Bin Laden's Journey From
Rich Pious Lad to the
Mask of Evil

By ROBERT D. McFADDEN

His face is everywhere and nowhere. He was born fabulously rich but is thought to live in desert caves. He seems a soft-spoken ascetic yet he could be the instigator of mass murder. He is an outcast from family, country and religion yet is beloved by millions for his holy war against America.

The myths and realities of Osama bin Laden swirl together like the smoke over the ruins of the World Trade Center and its thousands of dead. Who is this man?

To the United States government, the 44-year-old Saudi exile is the most wanted fugitive in history, the founder and leader of a terrorist network known as Al Qaeda (The Base), which has in a decade trained 5,000 or more militants in Sudan and Afghanistan and posted them to perhaps 50 countries to await their turn to strike. And strike they have, American officials assert, with bin Laden plans, money or inspiration behind the bombings of the trade center in 1993 (6 dead), two American embassies in Africa in 1998 (224 dead) and the destroyer Cole in Yemen in 2000 (17 dead), and the jetliners that collapsed the trade center towers, damaged the Pentagon and crashed in Pennsylvania on Sept. 11 (more than 6,500 feared dead).
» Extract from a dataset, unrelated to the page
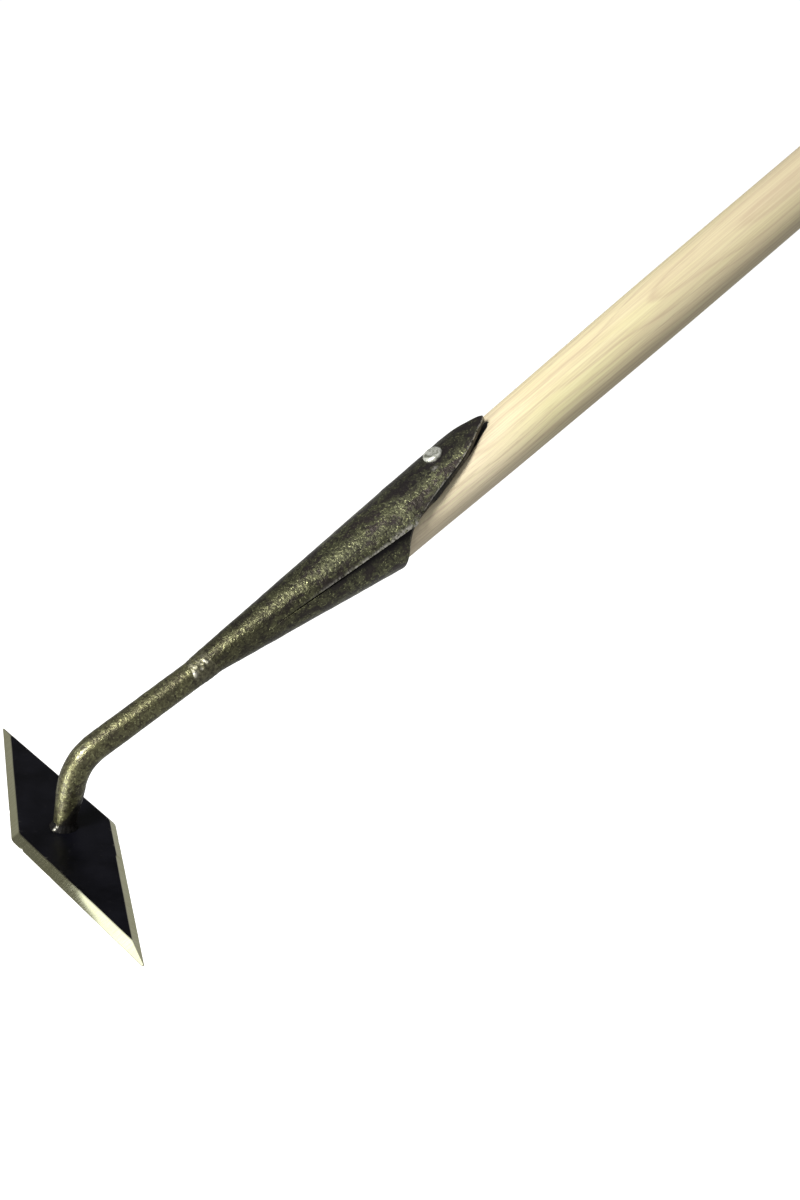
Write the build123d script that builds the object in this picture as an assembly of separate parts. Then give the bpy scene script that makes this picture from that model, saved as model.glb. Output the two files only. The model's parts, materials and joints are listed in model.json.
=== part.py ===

To millions of Americans, who have seen his face on television daily and on the magazine covers and front pages of newspapers, Mr. bin Laden is the mask of evil; in many minds he is already guilty of killing thousands, although he has not been found, let alone tried, and no evidence directly linking him with murder has been made public.

To millions in the Islamic world who hate America for what they regard as its decadent culture and imperial government, he is a hero who shunned the easy life to battle the infidels for Allah, who has justified killings with arcane interpretations of the Koran, and carried them out with encrypted e-mail, and plots stored on CD-ROM's.

A Guest Under a War Cloud

To the Taliban, the extremist Islamic clerics who have ruled Afghanistan and given him haven since 1996, he is a a spiritual and political ally and a source of money, but one whose presence has become a growing liability.

And to those closest to him, there is yet another man — the family man who takes his 3 wives and 15 children from cave to cave, moving every night or two, with dozens of bodyguards — one a bin Laden double — in a desert-roving caravan of land cruisers armed with missiles.

Mr. bin Laden went from a childhood of lofty privilege and education in Saudi Arabia to being galvanized by the war against the Soviets in Afghanistan in the 1980's. Investigators say he went to Sudan for five years in the early 1990's to build his network and multiply his fortune, then to Afghanistan, to wage war.

Along the way, the young man — one of 52 children of an immigrant Yemeni bricklayer who became Saudi Arabia's richest building contractor — moved from boyish piety to youthful carousing in the bars of Beirut, then back to Islamic fervor.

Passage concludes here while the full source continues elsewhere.